PROBLEM STATEMENT
Quote exactly the lines spanning from the top of the data below to the line that contains "ON_AXIS = 1e-9", including both.

>> Begin

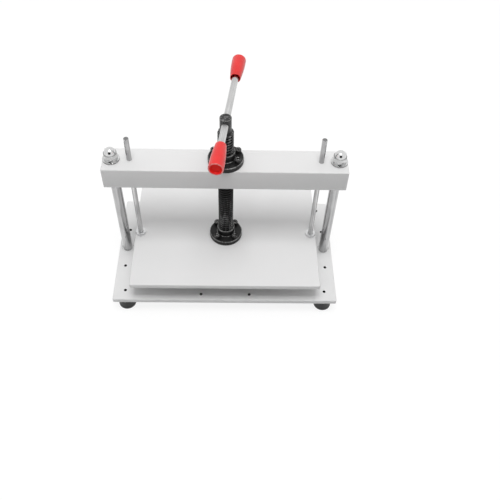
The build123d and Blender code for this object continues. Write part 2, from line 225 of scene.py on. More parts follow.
def powder_coat(place):
    cloud = place.noise(9.0, 4.0)
    peel = place.noise(700.0, 1.0)
    grain = place.noise(2600.0, 0.0)
    scuff = place.noise(40.0, 5.0, stretch=(1.0, 0.12, 1.0)).ramp(0.55, 0.8)
    return {
        "Base Color": (cloud + grain * 0.15).ramp(0.3, 0.85).tint(COAT_DARK, COAT_LIGHT),
        "Roughness": 0.46 + cloud * 0.1 - scuff * 0.08,
        "Normal": (peel + grain * 0.4).bump(0.02 * MM, 0.5),
    }


# Bare steel darkened to near black: painted shade inside the tapped holes and on the walls of
# the posts' seats.
def hole_shade_steel(place):
    return {
        "Base Color": place.noise(1500.0).tint((0.012, 0.012, 0.012), (0.04, 0.04, 0.04)),
        "Roughness": 0.6,
    }


POST_X = 171.0 * MM
SIDE_HOLE_Y = 40.0 * MM
FOOT_HOLE = (165.5 * MM, 91.0 * MM)
FRONT_HOLE = (40.0 * MM, -98.0 * MM)
TAPPED_REACH = 3.5 * MM
SEAT_INNER = 8.6 * MM
SEAT_OUTER = 11.0 * MM
SEAT_LOWEST = -1.0 * MM
WALL_TILT = 0.9
LEVEL_TILT = 0.98


def left_and_right(x, y):
    return [Vector((-x, y)), Vector((x, y))]


post_axes = left_and_right(POST_X, 0.0)
tapped_holes = left_and_right(*FRONT_HOLE)
for x, y in ((POST_X, SIDE_HOLE_Y), FOOT_HOLE):
    tapped_holes += left_and_right(x, -y) + left_and_right(x, y)


def in_tapped_hole(face):
    off = min((face.center.xy - hole).length for hole in tapped_holes)
    return abs(face.normal.z) < WALL_TILT and off < TAPPED_REACH


def on_seat_wall(face):
    """The wall and the eased edge of the milled seat that a post stands in."""
    off = min((face.center.xy - axis).length for axis in post_axes)
    turned_up = abs(face.normal.z) < LEVEL_TILT and face.center.z > SEAT_LOWEST
    return turned_up and SEAT_INNER < off < SEAT_OUTER


grey_coat = finish("light grey powder coat", powder_coat)
hole_shade = finish("tapped steel darkened as painted shade", hole_shade_steel)
bed = eased("bed_plate_coated", "bed_plate", PLATE_EASE, grey_coat)
# The walls of the tapped holes and of the posts' seats take the near-black steel as painted
# shade.
dress(bed, hole_shade, lambda face: in_tapped_hole(face) or on_seat_wall(face))
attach(bed, "frame")
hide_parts("bed_plate")


# Feet: black rubber bells, moulded with a rim at the floor and a deep recess below.
# Each is held up by a cap screw and a washer in its recess.
CORNER_SHARE = 0.45
ARC_STEPS = (0, 0.25, 0.5, 0.75, 1)
ON_AXIS = 1e-9


def rounded(outline, radius, loop=False):
    """The outline with each corner turned into a small arc."""
    points = []
    for i, corner in enumerate(outline):
        here = Vector(corner)
        if not loop and i in (0, len(outline) - 1):
            points.append(here)
            continue
        back = Vector(outline[i - 1]) - here
        ahead = Vector(outline[(i + 1) % len(outline)]) - here
        reach = radius / math.tan(back.angle(ahead) / 2)
        reach = min(reach, CORNER_SHARE * back.length, CORNER_SHARE * ahead.length)
        start = here + back.normalized() * reach
        end = here + ahead.normalized() * reach
        for t in ARC_STEPS:
            points.append(start.lerp(here, t).lerp(here.lerp(end, t), t))
    return points


def plain(angle, radius, height):
    return radius


def turned(outline, sides, trim=plain, loop=False):
    """A solid turned about Z from (radius, height) points, closed on the axis.
    The trim gives the radius at an angle, for hexagons and knurls."""
    shape = bmesh.new()
    rings = []
    for radius, height in outline:
        if radius < ON_AXIS:
            rings.append([shape.verts.new((0, 0, height))] * sides)
            continue
        ring = []
        for k in range(sides):
            angle = 2 * math.pi * k / sides
            r = trim(angle, radius, height)
            ring.append(shape.verts.new((r * math.cos(angle), r * math.sin(angle), height)))
        rings.append(ring)
    pairs = list(zip(rings, rings[1:]))
    if loop:
        pairs.append((rings[-1], rings[0]))
    for low, high in pairs:
        for k in range(sides):
            n = (k + 1) % sides
            corners = dict.fromkeys((low[k], low[n], high[n], high[k]))
            if len(corners) > 2:
                shape.faces.new(corners)
    bmesh.ops.recalc_face_normals(shape, faces=shape.faces)
    return shape


def weighted(piece):
    """Settles a piece with its wide faces shaded flat and its small arcs smooth."""
    modifier = piece.modifiers.new("weighted normals", "WEIGHTED_NORMAL")
    modifier.keep_sharp = True
    return settle(piece)


def middle(node):
    """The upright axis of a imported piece, and its lowest and highest level."""
    low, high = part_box(node)
    return (low.x + high.x) / 2, (low.y + high.y) / 2, low.z, high.z


def radius_of(node):
    """Half the width of a packed round piece."""
    low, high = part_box(node)
    return (high.x - low.x) / 2


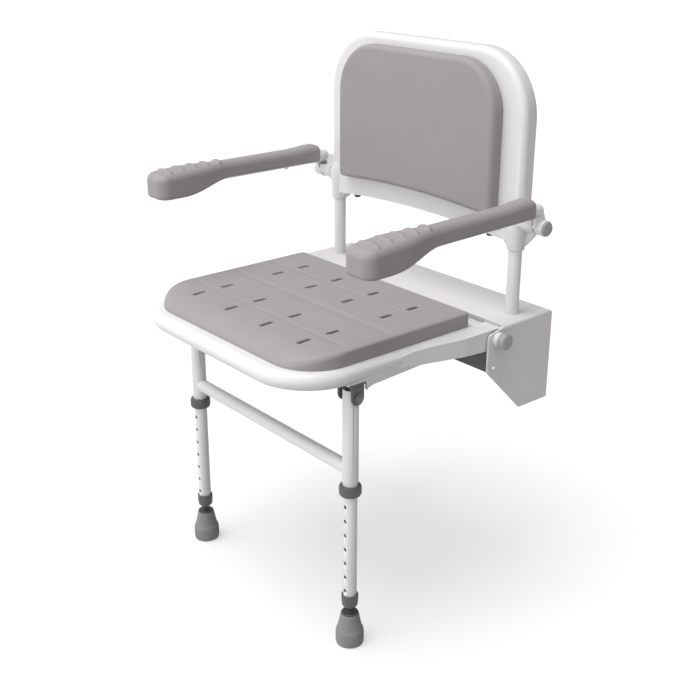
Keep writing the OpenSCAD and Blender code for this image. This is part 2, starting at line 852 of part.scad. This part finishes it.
module foot_stem(s) color([0.2, 0.2, 0.2])
    translate([s * leg_x, leg_y, floor_z]) {
        translate([0, 0, 31])
            cylinder(r = stem_r, h = 70);
        translate([0, 0, foot_h + 0.3])
            rotate_extrude()
                polygon([[0, 0], [flange_r, 0], [flange_r, 1.6], [flange_r - 1.2, 2.8], [7, 3.2],
                         [6.2, 5], [0, 5]]);
    }

module rubber_foot(s) color([0.5, 0.48, 0.47]) difference() {
    translate([s * leg_x, leg_y, floor_z])
        rotate_extrude()
            polygon([[0, 0], [foot_r - 3, 0], [foot_r - 1, 1.4], [foot_r, 6], [foot_r - 0.2, 22],
                     [foot_r - 1, 26], [foot_r - 2.6, 28.5], [foot_top_r + 2.4, 41],
                     [foot_top_r + 0.6, foot_h - 4], [foot_top_r, foot_h - 1],
                     [foot_top_r - 1, foot_h], [0, foot_h]]);
    z_bar(12, s * leg_x, leg_y, floor_z - 1, floor_z + 3);
    z_bar(stem_r + 0.08, s * leg_x, leg_y, floor_z + 30.5, floor_z + 65);
}

wall_bracket();
stop_bar();
stop_bar_screws();
upright(-1);  // upright_left
upright(1);  // upright_right
back_shell();
back_pad();
back_screws();
arm_pin(-1);  // arm_pin_left
arm_pin(1);  // arm_pin_right
arm_washer(-1);  // arm_washer_left
arm_washer(1);  // arm_washer_right
seat_pin(-1);  // seat_pin_left
seat_pin(1);  // seat_pin_right
seat_pin_collar(-1);  // seat_pin_collar_left
seat_pin_collar(1);  // seat_pin_collar_right
seat_pin_cap(-1);  // seat_pin_cap_left
seat_pin_cap(1);  // seat_pin_cap_right
arm_frame(-1);  // arm_frame_left
arm_frame(1);  // arm_frame_right
arm_pad(-1);  // arm_pad_left
arm_pad(1);  // arm_pad_right
arm_cap(-1);  // arm_cap_left
arm_cap(1);  // arm_cap_right
arm_screws(-1);  // arm_screws_left
arm_screws(1);  // arm_screws_right
seat_shell();
seat_pad();
seat_pad_screws();
seat_bush(-1);  // seat_bush_left
seat_bush(1);  // seat_bush_right
leg_hinge(-1);  // leg_hinge_left
leg_hinge(1);  // leg_hinge_right
leg_pin(-1);  // leg_pin_left
leg_pin(1);  // leg_pin_right
leg_frame();
leg_collar(-1);  // leg_collar_left
leg_collar(1);  // leg_collar_right
inner_leg(-1);  // inner_leg_left
inner_leg(1);  // inner_leg_right
leg_button(-1);  // leg_button_left
leg_button(1);  // leg_button_right
end_plug(-1);  // end_plug_left
end_plug(1);  // end_plug_right
foot_stem(-1);  // foot_stem_left
foot_stem(1);  // foot_stem_right
rubber_foot(-1);  // rubber_foot_left
rubber_foot(1);  // rubber_foot_right
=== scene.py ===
"""Looks of the fold-up shower seat: moulded foam pads, powder-coated steel and moulded shells.

Lengths are in millimetres inside the shape functions and in metres in Blender.
"""
import json
import math

import bpy
import numpy as np
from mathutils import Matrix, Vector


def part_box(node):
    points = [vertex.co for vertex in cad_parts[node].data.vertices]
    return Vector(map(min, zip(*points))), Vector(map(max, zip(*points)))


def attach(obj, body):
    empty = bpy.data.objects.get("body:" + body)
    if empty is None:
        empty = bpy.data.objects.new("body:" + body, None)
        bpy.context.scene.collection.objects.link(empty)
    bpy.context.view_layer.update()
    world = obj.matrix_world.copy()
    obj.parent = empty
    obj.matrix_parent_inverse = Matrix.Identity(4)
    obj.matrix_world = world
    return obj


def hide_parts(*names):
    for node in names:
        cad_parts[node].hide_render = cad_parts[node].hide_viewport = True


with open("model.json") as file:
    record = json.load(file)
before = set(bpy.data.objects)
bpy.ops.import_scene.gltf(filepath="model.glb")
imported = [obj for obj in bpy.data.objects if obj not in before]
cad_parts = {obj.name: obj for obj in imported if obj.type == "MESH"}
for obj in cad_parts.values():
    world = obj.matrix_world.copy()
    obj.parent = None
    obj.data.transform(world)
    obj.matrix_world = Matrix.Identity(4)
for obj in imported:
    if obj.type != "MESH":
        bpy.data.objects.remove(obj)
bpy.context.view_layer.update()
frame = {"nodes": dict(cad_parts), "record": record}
nodes = frame["nodes"]
MM = 0.001

# ---- camera, light and floor ----

CAMERA_AT = (1.3367, -1.3543, 0.6942)
CAMERA_TURN = (68.49, 0.0, 50.24)
CAMERA_LENS = 58.93
SENSOR = 36.0
FLOOR_SIZE = 60.0
FLOOR_GLOW = 0.44
ROOM_BRIGHT_SIDE = (-0.38, -0.85, 0.37)
ROOM_DARK = 0.0
ROOM_LIGHT = 1.3
KEY_WAY = (0.03, 0.16, -0.50)
KEY_STRENGTH = 1.65
KEY_SPREAD = 38
ROOM_COLOUR = (1.0, 0.992, 0.994, 1.0)


def camera():
    data = bpy.data.cameras.new("camera")
    data.lens = CAMERA_LENS
    data.sensor_width = SENSOR
    data.sensor_fit = "HORIZONTAL"
    obj = bpy.data.objects.new("camera", data)
    obj.location = CAMERA_AT
    obj.rotation_euler = [math.radians(a) for a in CAMERA_TURN]
    bpy.context.scene.collection.objects.link(obj)
    bpy.context.scene.camera = obj


def sun(name, direction, strength, spread, colour=(1.0, 1.0, 1.0)):
    """A soft distant lamp that shines along direction."""
    data = bpy.data.lights.new(name, "SUN")
    data.energy = strength
    data.angle = math.radians(spread)
    data.color = colour
    obj = bpy.data.objects.new(name, data)
    d = np.array(direction, float)
    d /= np.linalg.norm(d)
    obj.rotation_euler = (math.acos(-d[2]), 0.0, math.atan2(-d[0], d[1]))
    bpy.context.scene.collection.objects.link(obj)


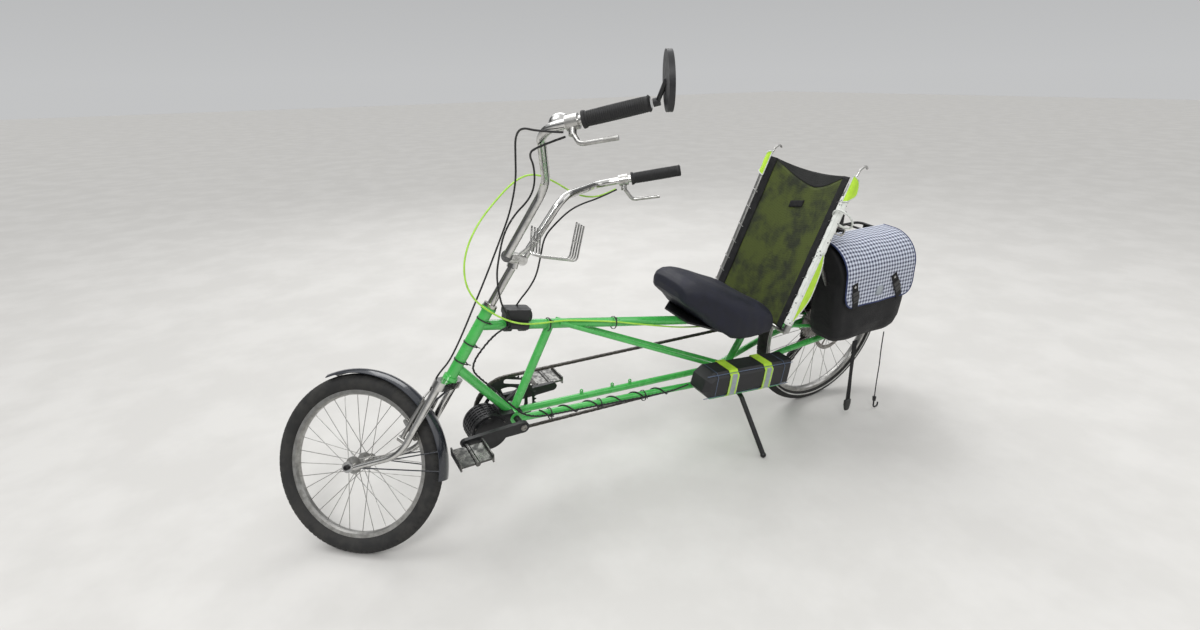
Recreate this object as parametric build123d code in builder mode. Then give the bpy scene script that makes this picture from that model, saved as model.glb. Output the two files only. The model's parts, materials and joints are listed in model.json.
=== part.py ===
from build123d import *
import os
from math import acos, atan2, cos, degrees, pi, radians, sin, sqrt, tan

# Long-wheelbase recumbent bicycle with a mid-drive motor, parked on its side stand.
# Design frame: X forward from the rear axle, Y to the rider's left, Z up from the tyre bottoms,
# with the steering straight. The last section turns the steering, leans the bicycle on its stand
# and puts the origin under the middle of the whole. All lengths are in millimetres.
os.makedirs("parts", exist_ok=True)

# Wheels and steering geometry
WHEELBASE = 1740.0
FRONT_BEAD_RADIUS = 203.0
FRONT_TYRE_WIDTH = 47.0
FRONT_TYRE_HEIGHT = 47.0
FRONT_RADIUS = FRONT_BEAD_RADIUS + FRONT_TYRE_HEIGHT
REAR_BEAD_RADIUS = 279.5
REAR_TYRE_WIDTH = 40.0
REAR_TYRE_HEIGHT = 38.5
REAR_RADIUS = REAR_BEAD_RADIUS + REAR_TYRE_HEIGHT
BEAD_DEPTH = 1.5
RIM_WIDTH = 25.0
RIM_HEIGHT = 17.0
HEAD_ANGLE = 57.0
FORK_OFFSET = 112.0
STEER_ANGLE = -49.5
STEER_RANGE = 99.0
LEAN_ANGLE = 5.25

# Frame tubes, outside radii
HEAD_TUBE_RADIUS = 16.0
TOP_TUBE_RADIUS = 14.3
DOWN_TUBE_RADIUS = 13.5
RISER_RADIUS = 12.7
LOWER_TUBE_RADIUS = 11.1
MID_STAY_RADIUS = 7.0
SEAT_STAY_RADIUS = 7.0
UPRIGHT_RADIUS = 12.7

# Places along the steering axis, measured up from its foot
HEAD_LOW = 353.0
HEAD_HIGH = 557.0
CUP_HEIGHT = 11.0
CUP_RADIUS = 20.5
HEADSET_GAP = 0.5

# Drive
BB_X = 1284.0
BB_Z = 314.5
BB_RADIUS = 20.0
BB_WIDTH = 68.0
SPINDLE_RADIUS = 9.0
SPINDLE_GAP = 0.4
CHAIN_PITCH = 12.7
CHAIN_WIDTH = 7.0
CHAIN_HEIGHT = 8.4
CHAIN_SEAT = 4.6
PLATE_THICK = 0.7
INNER_PLATE_THICK = 0.9
ROLLER_RADIUS = 3.9
TOOTH_RISE = 2.0
TOOTH_GAP = 0.6
RING_THICK = 2.4
COG_THICK = 2.0
RING_TEETH = 48
COG_TEETH = 24
CHAIN_Y = -46.0
CRANK_LENGTH = 170.0
CRANK_ANGLE = 0.0
PEDAL_FACE_Y = 88.0
PEDAL_WIDTH = 94.0
PEDAL_LENGTH = 92.0

steer_up = Vector(-cos(radians(HEAD_ANGLE)), 0, sin(radians(HEAD_ANGLE)))
steer_fore = Vector(sin(radians(HEAD_ANGLE)), 0, cos(radians(HEAD_ANGLE)))
front_axle = Vector(WHEELBASE, 0, FRONT_RADIUS)
rear_axle = Vector(0, 0, REAR_RADIUS)
steer_foot = front_axle - steer_fore * FORK_OFFSET
bb = Vector(BB_X, 0, BB_Z)
left = Vector(0, 1, 0)

bodies = ("frame", "steering", "front_wheel", "rear_wheel", "crankset",
          "pedal_left", "pedal_right", "kickstand")
groups = {body: [] for body in bodies}


def on_steer(up, fore=0.0, aside=0.0):
    """A point by its distance up the steering axis, ahead of it and to its left."""
    return steer_foot + steer_up * up + steer_fore * fore + left * aside


def at_y(point, y):
    return Vector(point.X, y, point.Z)


def bar(start, end, radius, end_radius=None):
    """A straight round bar or cone between two points."""
    start, end = Vector(start), Vector(end)
    with BuildPart() as made:
        with BuildSketch(Plane(origin=start, z_dir=end - start)):
            Circle(radius)
        if end_radius is None:
            extrude(amount=(end - start).length)
        else:
            with BuildSketch(Plane(origin=end, z_dir=end - start)):
                Circle(end_radius)
            loft()
    return made.part


def bent_bar(points, radius, radii):
    """A round bar along straight runs joined by tangent arcs."""
    with BuildPart() as made:
        with BuildLine() as path:
            FilletPolyline(*[Vector(p) for p in points], radius=radii)
        with BuildSketch(Plane(origin=path.line @ 0, z_dir=path.line % 0)):
            Circle(radius)
        sweep(path=path.line)
    return made.part


def tapered_bar(points, radius, end_radius, radii):
    """A round bar along straight runs joined by tangent arcs, thinner towards its end."""
    with BuildPart() as made:
        with BuildLine() as path:
            FilletPolyline(*[Vector(p) for p in points], radius=radii)
        with BuildSketch(Plane(origin=path.line @ 0, z_dir=path.line % 0)):
            Circle(radius)
        with BuildSketch(Plane(origin=path.line @ 1, z_dir=path.line % 1)):
            Circle(end_radius)
        sweep(path=path.line, multisection=True)
    return made.part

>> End

COMPLETE OUTPUT
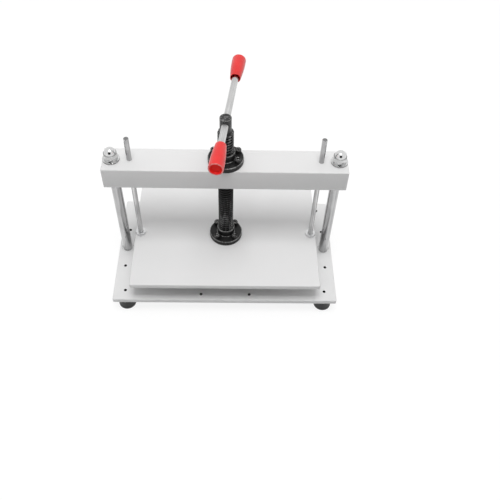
The build123d and Blender code for this object continues. Write part 2, from line 225 of scene.py on. More parts follow.
def powder_coat(place):
    cloud = place.noise(9.0, 4.0)
    peel = place.noise(700.0, 1.0)
    grain = place.noise(2600.0, 0.0)
    scuff = place.noise(40.0, 5.0, stretch=(1.0, 0.12, 1.0)).ramp(0.55, 0.8)
    return {
        "Base Color": (cloud + grain * 0.15).ramp(0.3, 0.85).tint(COAT_DARK, COAT_LIGHT),
        "Roughness": 0.46 + cloud * 0.1 - scuff * 0.08,
        "Normal": (peel + grain * 0.4).bump(0.02 * MM, 0.5),
    }


# Bare steel darkened to near black: painted shade inside the tapped holes and on the walls of
# the posts' seats.
def hole_shade_steel(place):
    return {
        "Base Color": place.noise(1500.0).tint((0.012, 0.012, 0.012), (0.04, 0.04, 0.04)),
        "Roughness": 0.6,
    }


POST_X = 171.0 * MM
SIDE_HOLE_Y = 40.0 * MM
FOOT_HOLE = (165.5 * MM, 91.0 * MM)
FRONT_HOLE = (40.0 * MM, -98.0 * MM)
TAPPED_REACH = 3.5 * MM
SEAT_INNER = 8.6 * MM
SEAT_OUTER = 11.0 * MM
SEAT_LOWEST = -1.0 * MM
WALL_TILT = 0.9
LEVEL_TILT = 0.98


def left_and_right(x, y):
    return [Vector((-x, y)), Vector((x, y))]


post_axes = left_and_right(POST_X, 0.0)
tapped_holes = left_and_right(*FRONT_HOLE)
for x, y in ((POST_X, SIDE_HOLE_Y), FOOT_HOLE):
    tapped_holes += left_and_right(x, -y) + left_and_right(x, y)


def in_tapped_hole(face):
    off = min((face.center.xy - hole).length for hole in tapped_holes)
    return abs(face.normal.z) < WALL_TILT and off < TAPPED_REACH


def on_seat_wall(face):
    """The wall and the eased edge of the milled seat that a post stands in."""
    off = min((face.center.xy - axis).length for axis in post_axes)
    turned_up = abs(face.normal.z) < LEVEL_TILT and face.center.z > SEAT_LOWEST
    return turned_up and SEAT_INNER < off < SEAT_OUTER


grey_coat = finish("light grey powder coat", powder_coat)
hole_shade = finish("tapped steel darkened as painted shade", hole_shade_steel)
bed = eased("bed_plate_coated", "bed_plate", PLATE_EASE, grey_coat)
# The walls of the tapped holes and of the posts' seats take the near-black steel as painted
# shade.
dress(bed, hole_shade, lambda face: in_tapped_hole(face) or on_seat_wall(face))
attach(bed, "frame")
hide_parts("bed_plate")


# Feet: black rubber bells, moulded with a rim at the floor and a deep recess below.
# Each is held up by a cap screw and a washer in its recess.
CORNER_SHARE = 0.45
ARC_STEPS = (0, 0.25, 0.5, 0.75, 1)
ON_AXIS = 1e-9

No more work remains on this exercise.